C'est donc elle, sa “ mère spirituelle ”, qui va le conduire vers l'abbé Huvelin qui était son directeur depuis dix ans.
L'admiration que Charles portait à sa cousine, il la reporte entièrement sur ce prêtre, le considérant comme un saint qu'il n'aura qu'à suivre, comme un enfant suit son père. Il en rend grâces à Dieu avec effusion :
« Vous m'avez porté par ses mains depuis ce temps et ce n'a été que grâce sur grâce. Je demandais des leçons de religion : il me fit mettre à genoux, me fit me confesser et m'envoya communier séance tenante. […]
« Que vous avez été bon ! Que je suis heureux ! Qu'ai-je fait pour cela ? Et depuis, mon Dieu ! ce n'a été qu'un enchaînement de grâces toujours croissantes, une marée montant, montant toujours. […]

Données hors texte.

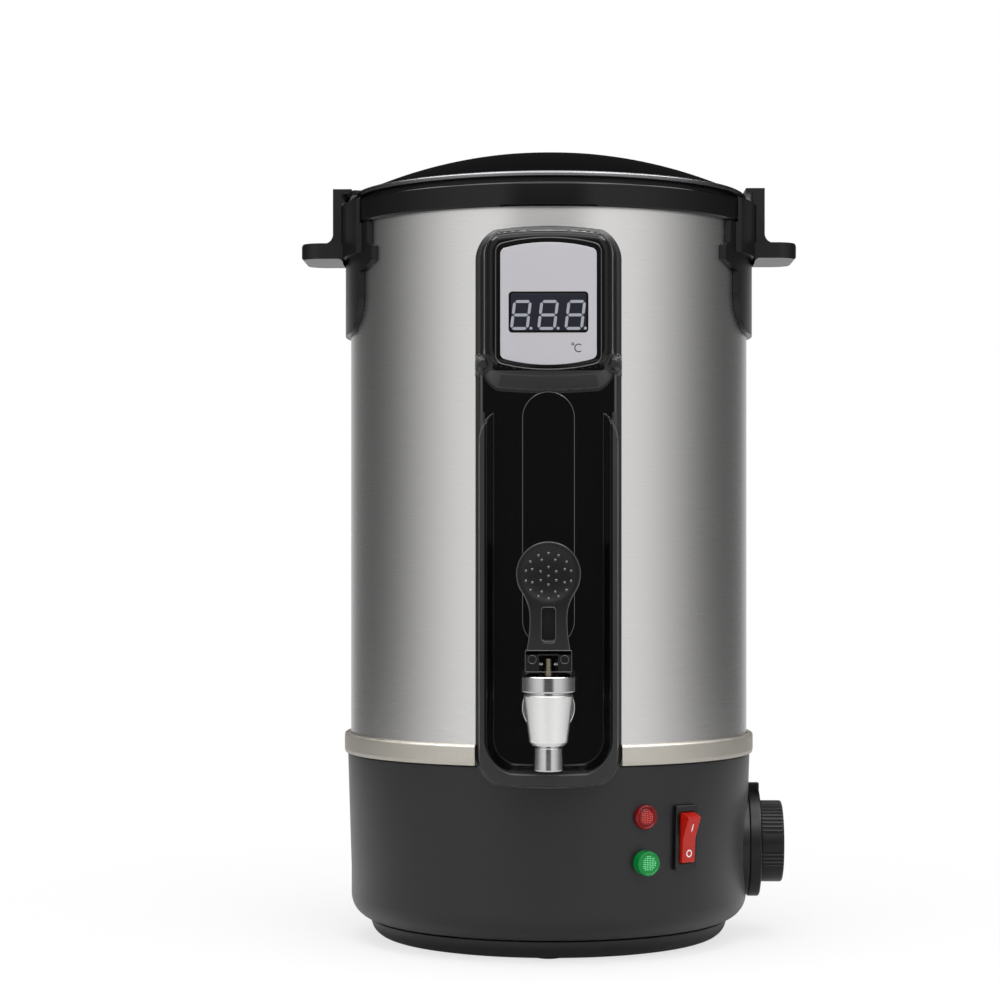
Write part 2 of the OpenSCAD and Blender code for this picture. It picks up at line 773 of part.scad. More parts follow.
module front_panel() {
    flange = 2.6;
    color([0.07, 0.07, 0.08]) difference() {
        union() {
            difference() {
                union() {
                    // Flange that hugs the shell
                    intersection() {
                        ring(shell_r - 5, shell_r + flange, panel_bottom - 5, panel_top + 5);
                        facing(-shell_r - 30, 0) bowed(panel_w, panel_bottom, panel_top, 13, 3);
                    }
                    // Side rails and the U-shaped foot
                    hull() {
                        facing(-panel_root - 0.2, -panel_root)
                            bowed(panel_w - 1, panel_bottom, rail_top + 8, 12, 2);
                        facing(-rail_face, -rail_face + 0.2)
                            bowed(panel_w - 5, panel_bottom + 1.5, rail_top, 11, 2);
                    }
                }
                // Bay between the rails
                hull() {
                    facing(-bay_back, -bay_back + 0.2)
                        bowed(bay_w - 3, panel_bottom + 9, hood_low - 9, 13, 1.5);
                    facing(-rail_face - 3, -rail_face - 2.8)
                        bowed(bay_w + 1, panel_bottom + 7, hood_low + 3, 14, 1.5);
                }
            }
            // Display hood
            hull() {
                facing(-panel_root - 0.2, -panel_root) bowed(hood_w + 6, hood_low - 12, panel_top - 1, 10, 2);
                facing(-bay_back - 1.2, -bay_back)
                    bowed(hood_w + 4, hood_low - 10, panel_top - 2, 10, 2);
                facing(-hood_face, -hood_face + 0.2) bowed(hood_w, hood_low, hood_top, 9, 2.5);
            }
            // Raised pad behind the tap
            facing(-bay_back - 0.6, -bay_back + 1) translate([0, (pad_low + pad_top) / 2])
                round_rect(pad_w, pad_top - pad_low, pad_w / 2 - 0.1);
        }
        // The back follows the shell, and stands clear of the base
        cylinder(h = 2 * shell_top, r = shell_r + seat);
        cylinder(h = base_top + 1, r = base_top_r + run);
        // Chamber for the display, and its window
        facing(-hood_face + hood_wall, -panel_root) translate([0, window_z])
            square([window_w + 6, window_h + 10], center = true);
        facing(-hood_face - 1, -panel_root) translate([0, window_z])
            square([window_w - 1.6, window_h - 1.6], center = true);
        // Seat for the label
        facing(-hood_face - 1, -hood_face + 0.4) label_outline(run);
        // Inlet of the tap
        translate([0, -panel_root, inlet_z]) rotate([90, 0, 0]) cylinder(h = 60, r = shank_r + 1);
        at_panel_screws() cylinder(h = panel_screw_l + 0.5, r = screw_r + fit, $fn = 24);
    }
}

module label_outline(grow) {
    bowed(label_w + 2 * grow, label_z - label_h / 2 - grow, label_z + label_h / 2 + grow, 3, 3.4);
}

module panel_screws() {
    color("silver") at_panel_screws() screw(panel_screw_l);
}

module display_label() {
    color([0.73, 0.72, 0.74]) difference() {
        facing(-hood_face - 0.3, -hood_face + 0.3) label_outline(0);
        facing(-hood_face - 2, -hood_face + 2) translate([0, window_z])
            round_rect(window_w + 0.2, window_h + 0.2, 1.6);
    }
}

module display_window() {
    color([0.16, 0.17, 0.24]) {
        facing(-hood_face - 0.5, -hood_face + 0.3) translate([0, window_z])
            round_rect(window_w, window_h, 1.5);
        facing(-hood_face + 0.2, -hood_face + hood_wall - 0.1) translate([0, window_z])
            square([window_w - 2, window_h - 2], center = true);
    }
}

module display_board() {
    color([0.1, 0.35, 0.2]) facing(-hood_face + hood_wall + 0.1, -hood_face + hood_wall + 8)
        translate([0, window_z]) square([window_w + 5.4, window_h + 9.4], center = true);
}

// ---------- tap ----------

module along_tap() { translate([0, -tap_out, 0]) children(); }

module tap_body() {
    color([0.83, 0.83, 0.82]) difference() {
        union() {
            along_tap() {
                translate([0, 0, cone_low]) cylinder(h = cone_h, r1 = cone_low_r, r2 = tap_r);
                translate([0, 0, tap_foot])
                    cylinder(h = cone_low - tap_foot + eps, r1 = cone_low_r - 1.6, r2 = cone_low_r);
            }
            // Inlet pipe, and the flange that bears on the panel
            translate([0, -tap_out + 6, inlet_z]) rotate([-90, 0, 0])
                cylinder(h = tap_out - 6 - pot_in + 9, r = shank_r);
            translate([0, -flange_y - 3, inlet_z]) rotate([-90, 0, 0]) cylinder(h = 3, r = shank_r + 5.5);
            translate([0, -flange_y - 7, inlet_z]) rotate([-90, 0, 0])
                cylinder(h = 4 + eps, r1 = shank_r, r2 = shank_r + 3);
        }
        along_tap() {
            translate([0, 0, seat_z]) cylinder(h = 60, r = chamber_r);
            translate([0, 0, tap_foot - 1]) cylinder(h = 40, r = spout_bore / 2);
        }
        translate([0, -tap_out, inlet_z]) rotate([-90, 0, 0]) cylinder(h = 60, r = shank_r - 3);
    }
}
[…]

« Ce tendre et croissant amour pour vous, mon Seigneur Jésus, ce goût de la prière, cette foi en votre parole, ce sentiment profond du devoir de l'aumône, ce désir de vous imiter, cette parole de Monsieur Huvelin, dans un sermon, que “ vous aviez tellement pris la dernière place que jamais personne n'avait pu vous la ravir ”, si inviolablement gravée dans mon âme, cette soif de vous faire le plus grand sacrifice qu'il me fût possible de vous faire, en quittant pour toujours une famille qui faisait tout mon bonheur, et en allant bien loin d'elle vivre et mourir. »
Qu'avait-il de meilleur, de plus précieux que ses liens, tout spirituels, avec Marie de Bondy ? Dès la minute de son retour à Dieu, c'est cela qu'il eut la pensée d'offrir, non pas à moitié, non pour un temps, mais pour toujours ! […]
Marie, qui a été médiatrice auprès de Charles pour le conduire au Cœur de Jésus sans retour, ne le retiendra pas. Son affection est absolument pure, car elle est toute “ en Dieu ”. Comme fit la Vierge Marie avec Notre-Seigneur, elle le laissera suivre sa vocation jusqu'au désert, et ce sera sa montée du Calvaire...
Entrons dans cette grande flamme d'amour pour que le Père de Foucauld nous entraîne et nous enflamme à notre tour, et sachons que Dieu nous appelle à de saintes amours qui nous transportent au Ciel.